久しぶりの森博嗣作品--------「φは壊れたね」
久しぶりに森博嗣の作品を読みました。Gシリーズの第一作,「φは壊れたね」という長編です。Gシリーズは,作品名に新型コロナのようにギリシア語のアルファベットがついているシリーズです。シリーズ名のGは,もちろんギリシアの頭文字からきています。Amazonで検索したら,Gシリーズ9作の合本版という電子書籍が出ていたので,それを購入しました。Gシリーズはそもそも12作からなるシリーズとされており,その中の9作が前期作品,その後の3作は後期作品で登場人物も違うらしいです。しかも最終作「ωの悲劇」はまだ出版されていません。今回購入した合本版は,前期作品9作を収録したものというわけですね。
このシリーズのレギュラーメンバーは,C大学の学生(大学院生を含む)である山吹早月,海月及介,加部谷恵美,それにS&NシリーズではN大学の犀川研究室の助手として登場し,今はC大学の助教授になっている国枝桃子,N大学の大学院生である西之園萌絵,それに犀川創平助教授(この作品にはほんの一瞬登場するだけだが)です。

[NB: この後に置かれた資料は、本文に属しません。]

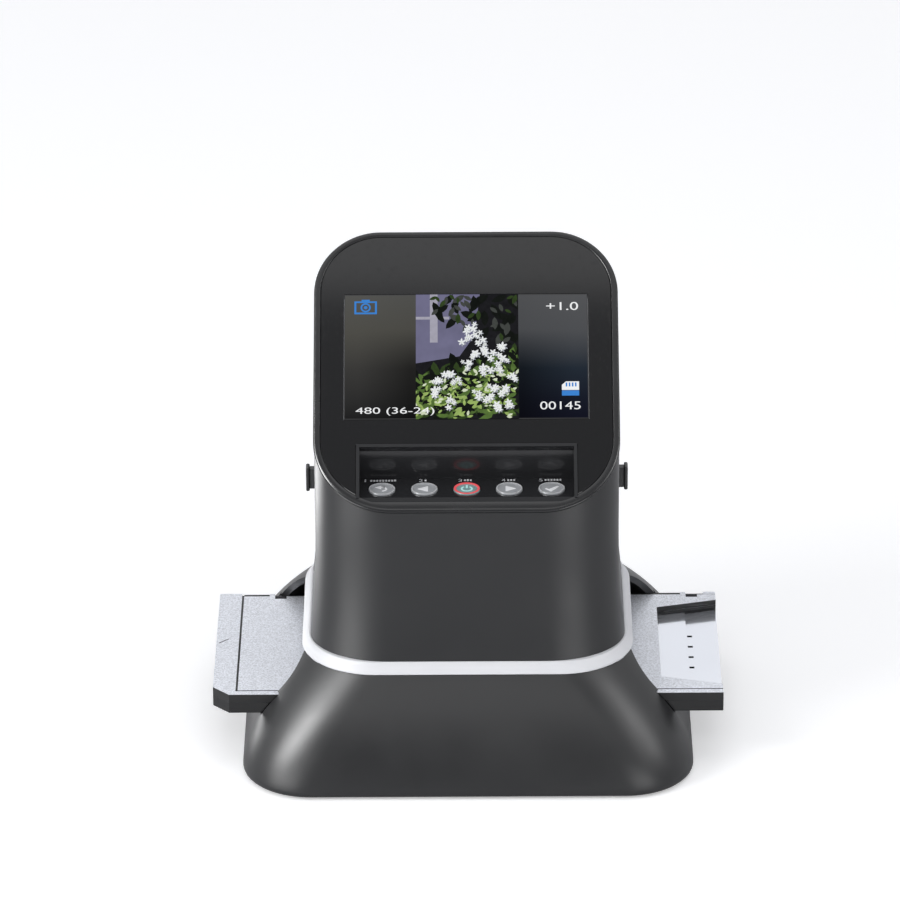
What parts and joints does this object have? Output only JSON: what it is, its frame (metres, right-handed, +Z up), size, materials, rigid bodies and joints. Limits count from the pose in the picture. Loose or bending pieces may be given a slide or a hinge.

私が好きなVシリーズは,阿漕荘に住んでいる面々と阿漕荘の近くに住む瀬在丸紅子とへっくん親子が登場する作品群ですが,その雰囲気そのままに大学チームが研究室で,ファミレスで,推理を繰り広げます。まるで部活の乗りですね。
事件そのものは,二人のC芸大生,戸川優と白金瑞穂が友人町田弘司のマンションを訪れてみると,町田弘司が両手を広げたまま縛られ,空中にYの字形につるされ,胸を刺されて死んでいたというものです。部屋の出口となりえる戸口や窓はすべて施錠され,鍵は複製が作りにくい電子錠,しかも戸口を開けたらその内側に積み上げられていた箱が外に向かって崩れ落ち,そこから犯人は出ていないことがわかります。おまけに念の入ったことに,部屋には固定カメラ取り付けられ,室内の様子がビデオテープに録画・録音されていました。被害者は角度的に画像では見えないものの,被害者の後ろから撮影されており,発見者である2名が部屋の鍵を引出しに入れるなど,何ら不審なことは行っていないのが証明されます。この密室はどのように解かれるのか,犯人は誰か,それらが謎として読者を引っ張っていきます。もちろん,部活の乗りの心地よさと共に・・・。
山吹早月,海月及介,加部谷恵美の名前に見覚えがあると思ったら,私が以前読んだ短編集「レタスフライ」の中の「刀之津診療所の怪」という楽しい短編にに出てきたメンバーだったのですね。